Originally posted by Fl_Gulfer I know nothing about these heads with them small little knobs, I can't see how people can turn them with there fingers to make them tight enough so they don't slip.
Using the knobs is a lot about how good a ball head can be. I didn't quite understand this when I finally got a ball head that had tension control. I had been using a one knob ball head where like you say, tightening the locking knob down hard was the only way, so I had to learn to use the new ball head and practice to use it effectively.
I don't know if the following is universal or not, but this is how it works with the Feisol CB-50. The tensioner is on one side of the ball head and the main locking knob is on the other. Inside the ball head, the ball sits in a clamp. To adjust this clamp, you tighten the unit with the locking knob and then on the other side you lightly twist the tensioner knob until it makes contact. You then back off the tensioner knob a little. You now loosen the locking knob and check the tension of the ball head. When you tighten the locking knob the first time you are not cranking down on it at all. As you adjust both the tensioner and locking knobs, the ball head actually tightens without much force on the locking knob and none on the tensioner.
You want it to move when you move it and stay when it you don't move it. If it is too tight, lock the ball head again and back off the tensioner a tiny amount. Then loosen the locking knob and try the set up again. In loosening the locking knob you aren't opening it all the way up, you want it to be lightly tight, as it too is providing tension.
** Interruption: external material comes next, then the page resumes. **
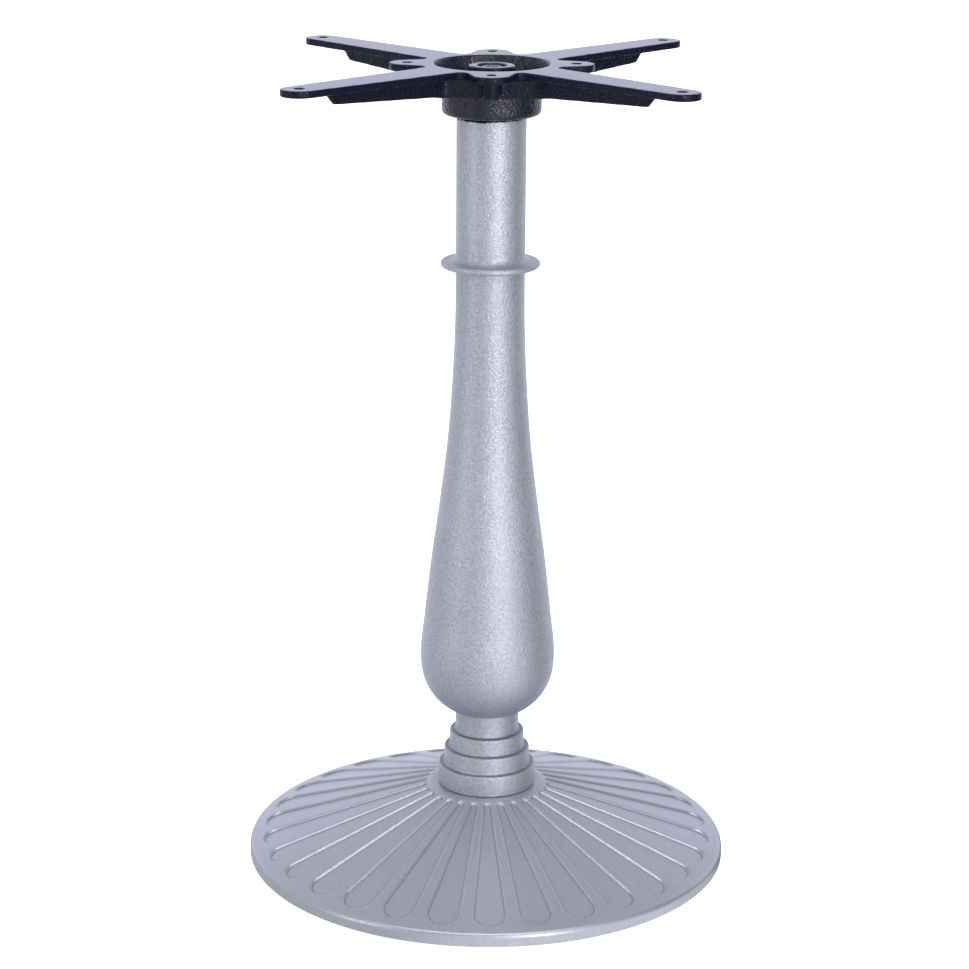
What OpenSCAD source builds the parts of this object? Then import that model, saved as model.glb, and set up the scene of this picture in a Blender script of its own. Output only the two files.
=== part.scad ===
// Round pedestal table base: a fluted cast foot plate, a turned baluster column
// and a four-armed cast spider, drawn together by one tie rod inside the column.
// Lengths are millimetres. The origin is on the floor, on the column's axis, and
// the arms of the spider lie on the diagonals.

/* [Overall] */
// Height from the floor to the top face of the spider
overall_h = 720; // [560:5:1100]
// Outer diameter of the foot plate
plate_d = 430; // [400:5:560]
// Gap between the floor and the rim of the foot plate
rim_gap = 3; // [2:0.5:6]

/* [Foot plate] */
// Height of the rim's outer wall, up to where the dome begins
rim_h = 12.6; // [10:0.1:20]
// Radius of the rounded upper edge of the rim
rim_round = 5; // [2:0.5:8]
// Width of the ring on which the rim ends below
rim_foot_w = 9; // [6:0.5:14]
// Rise of the dome from the rim to the seat of the column
dome_rise = 52; // [40:0.1:80]
// Radius of the flat seat around the column
seat_r = 50; // [46:1:58]
// Thickness of the cast shell
plate_wall = 6; // [4:0.5:9]
// Radius of the boss under the seat
hub_r = 22; // [16:1:30]
// Height of the boss's lower face above the floor
hub_z = 26; // [24:1:34]
// Thickness of the four ribs under the dome
rib_t = 6; // [4:0.5:9]
// Height of the disc that centres the column on the seat
spigot_h = 4; // [2:0.5:8]
// Radial wall of the column around that disc
spigot_wall = 6; // [3:0.5:9]

/* [Flutes] */
// Number of flutes in the dome
flute_count = 30; // [20:1:32]
// Angle by which the flutes are turned from the X axis
flute_turn = 7.4; // [0:0.1:12]
// Depth of a flute below the dome
flute_depth = 2; // [1:0.1:3]
// Width of a flute at its round outer end
flute_outer_w = 26; // [16:0.5:28]
// Width of a flute at its round inner end
flute_inner_w = 5.2; // [3:0.1:6]
// Plain border between the flutes and the edge of the plate
flute_border = 15; // [12:0.5:24]
// Plain border between the flutes and the seat
flute_gap = 4.5; // [3:0.5:10]

/* [Column] */
// Outer diameter of the plain upper column
column_d = 60; // [54:1:66]
// Greatest diameter of the bulb
bulb_d = 120; // [90:1:150]
// Height of the bulb's widest place above the seat
bulb_rise = 124.5; // [116:0.5:150]
// Height of the rounded underside of the bulb
bulb_tuck = 53.9; // [40:0.1:58]
// Diameter of the neck under the bulb
neck_d = 57; // [50:1:62]
// Diameter of the lowest step of the column's foot
foot_d = 86.6; // [80:0.1:90]
// Height of the lowest step
foot_h = 19.5; // [14:0.5:24]
// Height of each of the two steps above it
step_h = 15.7; // [10:0.1:18]
// Radius of the rounded edges and fillets of the steps
step_round = 1.8; // [0.8:0.1:2.5]
// Height of the ring's lower face under the column's shoulder
ring_drop = 130; // [80:1:180]
// Outer diameter of the ring
ring_d = 86.6; // [76:0.1:110]
// Thickness of the ring at its edge
ring_t = 5.4; // [4:0.1:9]
// Radius of the fillet between the ring and the column above it
ring_fillet = 7; // [3:0.5:10]
// Wall of the hollow column
column_wall = 4.5; // [3.5:0.5:8]
// Diameter of the spigot at the column's top
top_spigot_d = 59.2; // [52:0.1:64]
// Length of that spigot
top_spigot_h = 23.5; // [16:0.5:30]

/* [Spider] */
// Distance between neighbouring arm holes, along the sides of their square
arm_pitch = 305; // [240:5:360]
// Diameter of the circle of lug holes
lug_pcd = 143.5; // [138:0.5:160]
// Diameter of every screw hole
hole_d = 8; // [5:0.5:10]
// Height of the whole spider
spider_h = 43.5; // [36:0.1:50]
// Thickness of the flat plate of arms and lugs
arm_t = 6.2; // [5:0.2:9]
// Radius of an arm's round end
arm_end_r = 15.7; // [12:0.1:20]
// Taper of each side of an arm, in degrees
arm_taper = 1.6; // [0.5:0.1:2.5]
// Radius of a lug's round end
lug_end_r = 15.5; // [12:0.5:18]
// Taper of each side of a lug, in degrees
lug_taper = 16; // [8:1:20]
// Radius of the hollow corner between a lug and an arm
notch_r = 6.5; // [4:0.5:8]
// Width of the gusset under each lug
gusset_w = 19.4; // [14:0.2:22]
// Height of the hub and of the ribs where they meet it, with the plate
hub_h = 22; // [18:0.5:26]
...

The tensioner and the locking knob are the right and left sides of the clamp. You need both to be adjusted to provide the proper force needed to keep the lens in place but movable. If one or the other is looser than the other, when you move to the looser side of the head, the camera will move when it shouldn't. Once you have the tension right for the camera and lens combination, you can move the camera into any position and leave it there. Getting this balanced tension set up is the slow part.